The Battery Park City Authority is doing some infrastructure updates to the yard at PS 89 since time had worn down the surface and the growth of tree roots started to mess with the drainage system. They will be replacing the asphalt area and the rubberized playground surface, as well as making some minor improvements: the pavers will extend all the way to the wall, the drainage will be improved, and the rubberized surface will be all one continuous piece. There will be a new play structure with much of the same features: a slide, bridge, music-making panel and monkey bars.
Work should be done before school starts on Sept. 4. (I will note that thanks to Bloomberg’s Schoolyards to Playgrounds Initiative from 2007, PS 89 became one of the more fun spots to play on the weekends as well, giving me an opportunity to rerun the shot below from spring and prove the point.)
But the work also included felling all the trees in the yard, as you can see above. (The shot below shows them before they were removed.) I was a bit panicked about this, but Nicholas Sbordone at the BPCA assured me they will be back. The authority does not have a final number on trees, but Nick said they will replicate the previous tree cover. And they will be 8-inch caliper mature trees, or about the size of the old ones.
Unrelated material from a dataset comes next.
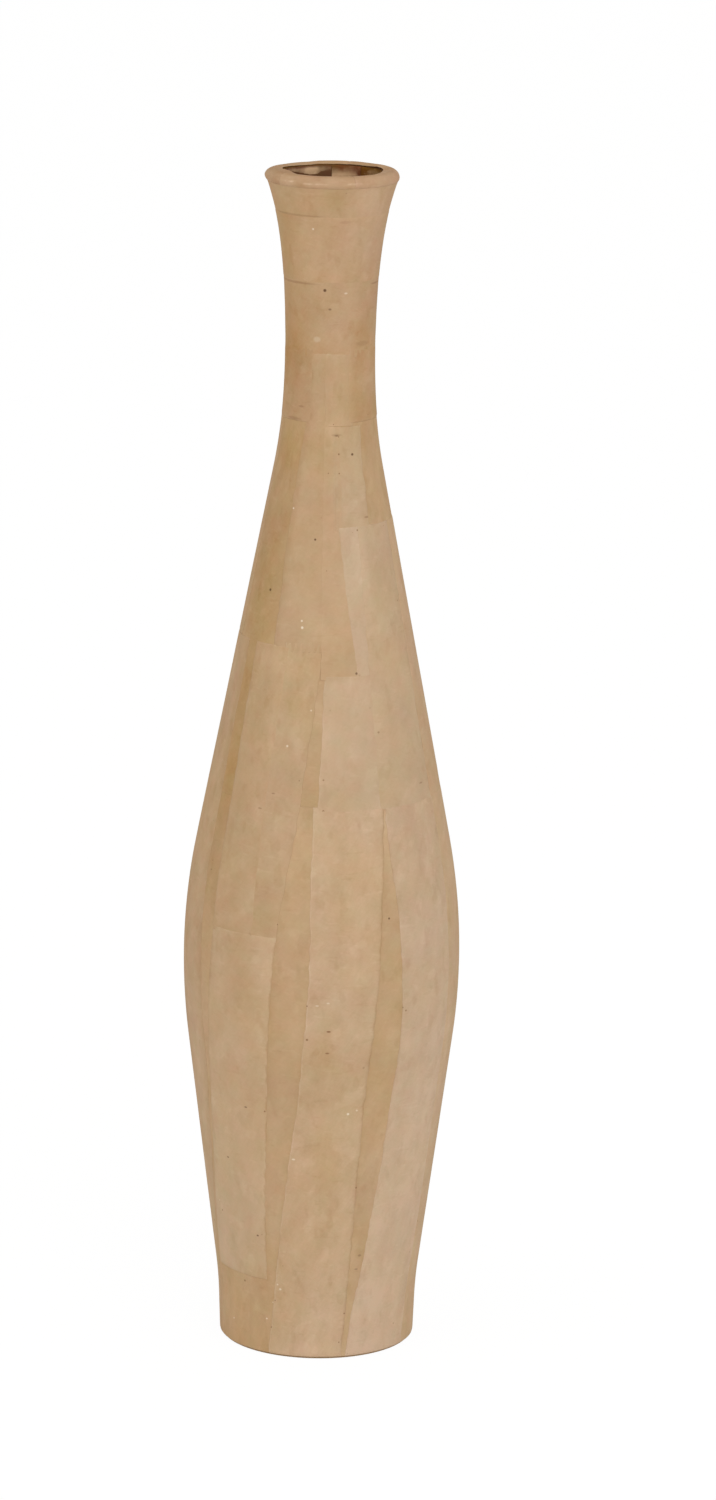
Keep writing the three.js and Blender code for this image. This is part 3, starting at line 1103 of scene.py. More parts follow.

Taking this opportunity to give a shout-out to trees: Trees have an enormous value to the city as a whole. Not only do they provide shade on a playground, for instance, but they make our air healthier and our city cooler overall — and a large, healthy tree removes approximately 70 times more air pollution each year than a small newly planted tree, according to the Parks Department. They divert stormwater runoff, absorb pollution and reduce energy costs. And for that they have an actual money value in the billions for the city. Really. Parks even has a tree valuation method to price all this out.
I don’t need to tell the Battery Park City Authority about the value of parkland and greenery. They are excellent stewards of their own property — to the neighborhood’s great benefit — and they know as well as anyone the value parks bring to real estate and residents’ lives. I’m sure they will bring the green back to PS 89’s yard.
Not mentioned above, but there was a large vermin issue around the trees, which I assumed had a big part to do in rehabbing the space. The entire perimeter of the south east side was fenced off to prevent kids from getting too close to the black rodent stations and the many rat holes near the roots.
Once the new trees get put in, hopefully they can control all of that before it becomes an issue again.
Great piece, and thank you for the comment. Yes, as part of the renovation we’ll be using a poured-in-place, rubberized surfacing material to cover the tree pits to deter rats and other vermin.
Hope that’s helpful and looking forward to re-opening soon!